The United States Forest Service (USFS), a Department of Agriculture agency that administers the nation’s 154 forests and manages 194 million acres of land, released an analysis which estimated that, every day, the nation loses 6 million acres of open space. USFS defines open space as publicly or privately owned, protected or unprotected areas that include forests, grasslands, farms, ranches, streams, rivers and parks. The 6 million acres lost to development at what USFS called “an alarming rate” hampers a functioning ecosystem, agriculture, forest health and recreational pleasures.
Although the USFS developed its “Forests on the Edge” program to emphasize preserving open space, no educational campaign can keep up with U.S. population growth and the urban sprawl that it generates. A NumbersUSA study, “Vanishing Open Spaces, Population Growth and Sprawl in America,” analyzed the projected long-term decline in per capita farmland. Using the projected cropland losses based on 1982-2010 data, and U.S. Census Bureau population estimates, the study found as follows: available cropland will have declined from 1.9 acres per person in 1982 to 0.3 acre per person in 2100, an 84 percent cropland loss decrease. After two centuries of nonstop development, little of the remaining acreage would be in pristine condition.
Assuming the Census Bureau 2050 and 2100 population projections prove accurate, population of 404 million and 571 million, respectively, and available cropland per person declines to a corresponding 0.7 and 0.3 acre per person, government officials should be gravely concerned. Available food production will be drastically slashed – too many mouths to feed and not enough farmland to produce the food.
Selling farmland to developers is lucrative and often too good a deal for farmers to decline. Farming is a tough, often uncertain business. Crops can be hit with blight; bad weather can impact yield, and crop prices may decline. The land is more valuable to developers than to the farmer-owner. Farmland might be worth $10,000 or $20,000 per acre, but as residential or commercial land, rezoned, it might be valued at $100,000 or more per acre.
The core issue is the federal government’s inability – some say refusal – to adopt sustainable population policies. The Census Bureau has identified immigration and births to immigrants as the population growth’s primary driver. In February 2020, the Census Bureau published “A Changing Nation: Population Projections Under Alternative Immigration Scenarios.” It showed that between 2020 and 2060 different legal immigration levels – zero, low and high – could change the population in those years by as much as 127 million people, with estimates ranging anywhere from 330 million to a high of 447 million total U.S. residents.

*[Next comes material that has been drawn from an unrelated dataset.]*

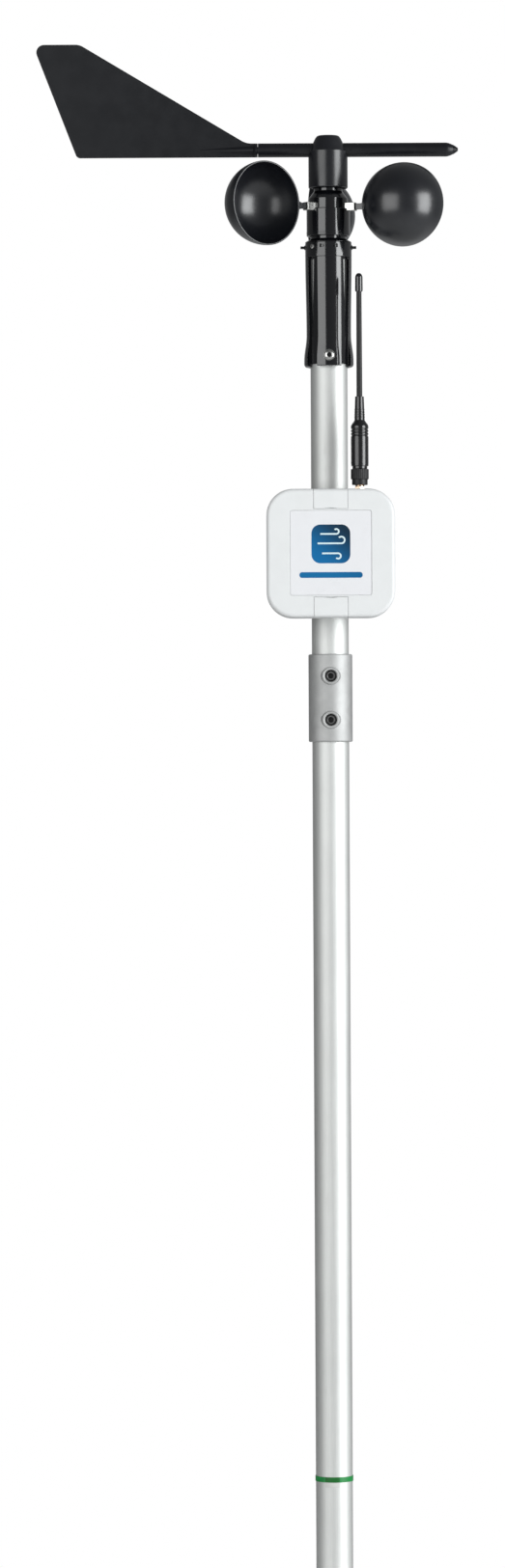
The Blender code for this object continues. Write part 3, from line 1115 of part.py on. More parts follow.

In the zero-immigration scenario that also accounts for out-emigration, natural increases – births minus deaths – are the only way population can increase. Negative natural increases will, in the zero-immigration scenario, create a shrinking population with annual declines starting in 2035 and continuing at an accelerated pace through 2060.
The Census Bureau is the ultimate Washington, D.C. nonpartisan agency. Many wonder, then, why the Biden administration, and the many Republican and Democratic administrations that preceded the current one, have ignored, or merely paid lip service to, the population conclusions. The Census Bureau acknowledges that its zero immigration calculations are hypothetical, but low immigration, generally considered about 500,000 or about half the current admission level, would be an overdue step in the right direction. Under the high immigration estimate, the 2060 population will increase 124 million to 447 million. The 5 million-plus ongoing border surge, which grows numerically every day, is excluded from the Census Bureau’s data, but if included would increase the 2060 population increase well beyond the 124 million.
Even if legal immigration is reduced to the Census Bureau’s low-level, the U.S. will still remain the world’s most welcoming nation, open to refugees, asylees and others. At the same time, reduced immigration will help protect the natural resources that make the U.S. the preferred destination of immigrants.